One could also instantly tell this is stable without looking at the ratio, as 20 is the "magic number" of stability for both neutrons and protons without exception.

Q21.3.5

A line in a popular song from the 1960s by Joni Mitchell stated, “We are stardust….” Does this statement have any merit or is it just poetic? Justify your answer.

S21.3.5

This statement actually has merit, as stars act like nuclear reactors, as they convert elements into new elements, in the form of nuclear fusion. Starting with hydrogen, hydrogen will then make helium:

\[_1^1\textrm H+\,_1^1\textrm H\rightarrow\,_1^2\textrm H+\,_{+1}^0\beta
\\_1^2\textrm H+\,_1^1\textrm H\rightarrow\,_2^3\textrm{He}+\,_{0}^0\gamma
\\_2^3\textrm{He}+\,_2^3\textrm{He}\rightarrow\,_2^4\textrm{He}+2_{1}^1\textrm H\label{Eq1}\]
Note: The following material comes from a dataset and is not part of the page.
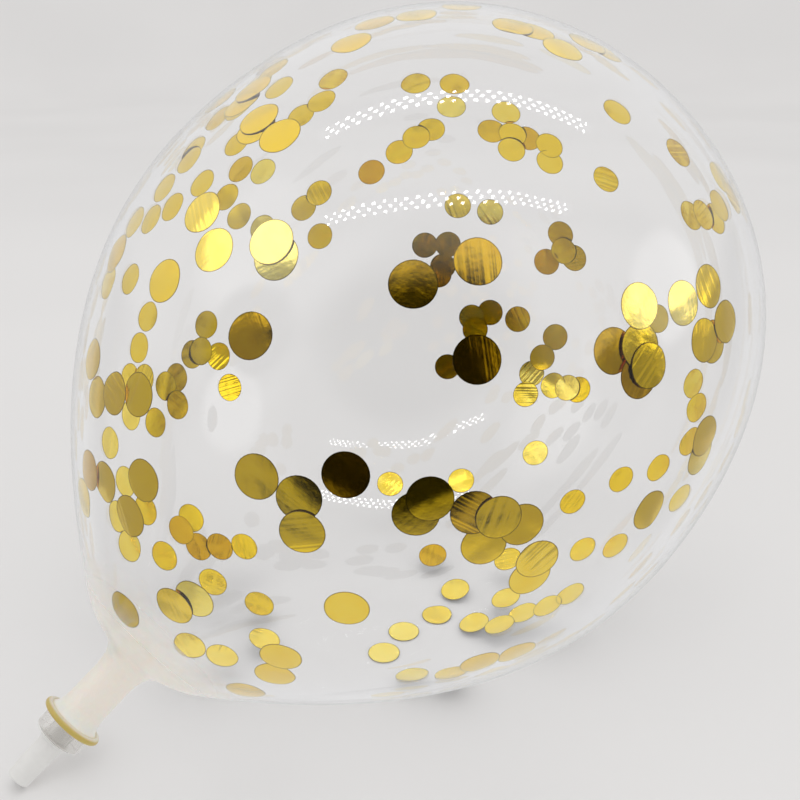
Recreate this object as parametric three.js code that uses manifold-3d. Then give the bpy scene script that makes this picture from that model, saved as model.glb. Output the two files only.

Much like this reaction, different types of elements are synthesized within a star's lifetime using fusion. These processes happen at extremely high temperatures and pressures within the core of a star.

Heavier elements that are Z > 28 are made due to supernovas. When a supernova explodes (due to the collapse of the core) it creates a nebula (space dust). This is where all the new elements that are made are distributed out of the dead star and into the universe. During this process there are so many neutrons that multiple proton-capture occur, leading to the creation of heavier elements that perhaps have less stable nuclides.

ex:

\[_{26}^{56}\textrm{Fe}+64_0^1\textrm n\rightarrow \,_{26}^{120}\textrm{Fe}\rightarrow\,_{50}^{120}\textrm{Sn}+24_{-1}^0\beta\label{Eq8}\]

Therefore, since we ourselves are made of elements, we are made of stardust.